The relationship with God is, I believe, the foundation for good relationships and Adam and Eve knew what it was like to have that direct relationship with Him.  However, after the Fall when they disobeyed and sin encroached, this foundational relationship changed.  All of the initial sense of who they were was challenged and the initial paradise of relational experience was lost.  When this experience of God as the foundation does not happen it leaves a void in us – an inner need which cries out to be met.  There is a sense of insecurity that leads to fear and a sense of aloneness; a loss of status - of who we are in relation to God, and a loss of purpose – leaving us without direction and role.  Ever since the Fall mankind has sought to regain this lost relationship; there is an inherent knowledge of what it should be but also a sense of the loss of it.  There is now an innate human need to find the relational paradise which has been lost.  However much we try we can not find this on our own; nothing we can do will achieve what has been lost.  We can strive for perfection, for achievement, for fame and notoriety but only God can fill this gap.  This is why Christians believe that Jesus is so important and that He made it possible to re-enter a relationship with God as Jesus dealt with the sin which has been a barrier between us and God.

God had also created human safety nets for people’s needs and in His plan He designed the marriage of a man and a woman to be a strong, stable, lifelong relationship with two people becoming bonded to each other as one, creating a place to nurture a child/ren.  God created the foundation of the family to be the married couple – the parents – first, to give a place for the children to be.  A child’s experience when they are conceived, born and nurtured is only as good as their parents’ ability to offer and fulfil their God-given role.  Adam and Eve when first created did not have any baggage of their own and could have offered this perfect role with God’s help, but all of our parents, however good they might be, are still limited by the fact that they are not perfect and nor were their parents and the upbringing they experienced.  Yet in spite of this many parents give their best to their children.  We live in a society where marriage has been undermined and deemed unnecessary but by doing this we risk losing one of the key core factors of this hierarchy of meeting relational needs.

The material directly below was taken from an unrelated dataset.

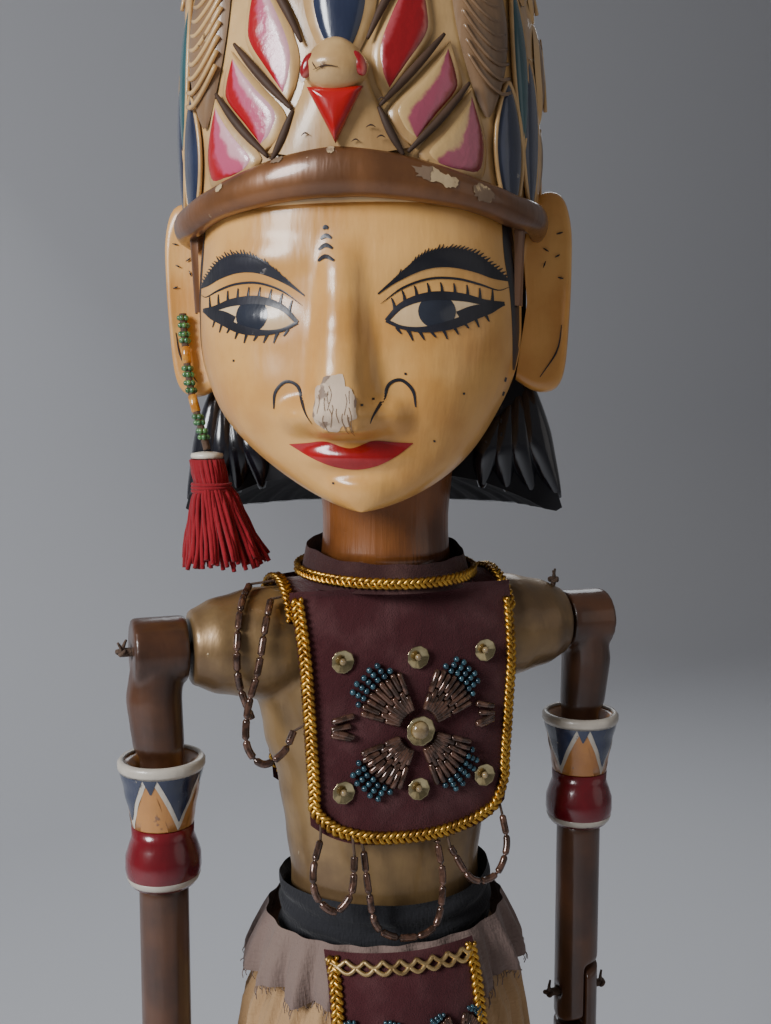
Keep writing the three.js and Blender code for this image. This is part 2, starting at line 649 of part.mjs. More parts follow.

Marriage is designed to offer a sense of security, stability, and a firm basis for the couple themselves and for the children they have.  I see today a sense in many lives of insecurity, uncertainty and living in fear, for the reluctance to commit to marriage leaves those involved always wondering “What if?”  A real wake-up call to the change in our society is when we consider the recent programmes on television showing the Amish community where marriage is held in such high esteem that divorce is rare.  Although their lives may seem strange to modern commercialised societies, they have held on to values which we have long since lost.  Within a strong marriage there is the safe nest for young to be produced, nurtured, and encouraged to grow, develop and be prepared for life in the outside world.

For those who are not married there is still a relational need waiting to be met and this is where family, friendships, groups, activities, and colleagues all give an opportunity to know other people, to relate, support and encourage.  Everything today seems to be portrayed as sexualised but relational does not need to be sexualised.  We can have friendships and there have been friendships since time immemorial which are not and never have been sexualised.  David and Jonathan in the Bible are an example of this where their hearts were knit as one and they were committed to each other.  This shows a mutually giving relationship, one based on a care and concern for the other not just what I can get from it.  It is far easier to have good friendships if in childhood you have experienced positive relationships and good examples of social interactions.

No man is an island and nor are any couple and there is a need for them to be part of the wider community.  In a world where there are differences of opinion, lifestyle, morality and beliefs, it is essential for Christians singles, couples and families to find other likeminded people and give support to each other, encourage each other, and reinforce each others’ determination to live for God.  This is where Church comes in.  It is not the building but the people.  It is the coming together in Christian community and relationship often described as fellowship to worship, share and learn.  It gives a  point of security to go out from and face the challenges of the world beyond.

God has designed us as relational beings.  Adam and Eve knew relational paradise as well as physical. This relational paradise was lost at the Fall.  We still have relational needs and through faith in God through Jesus and the working of the Holy Spirit in our lives, as well as through parents, family, friends and Church we can still find relational paradise today.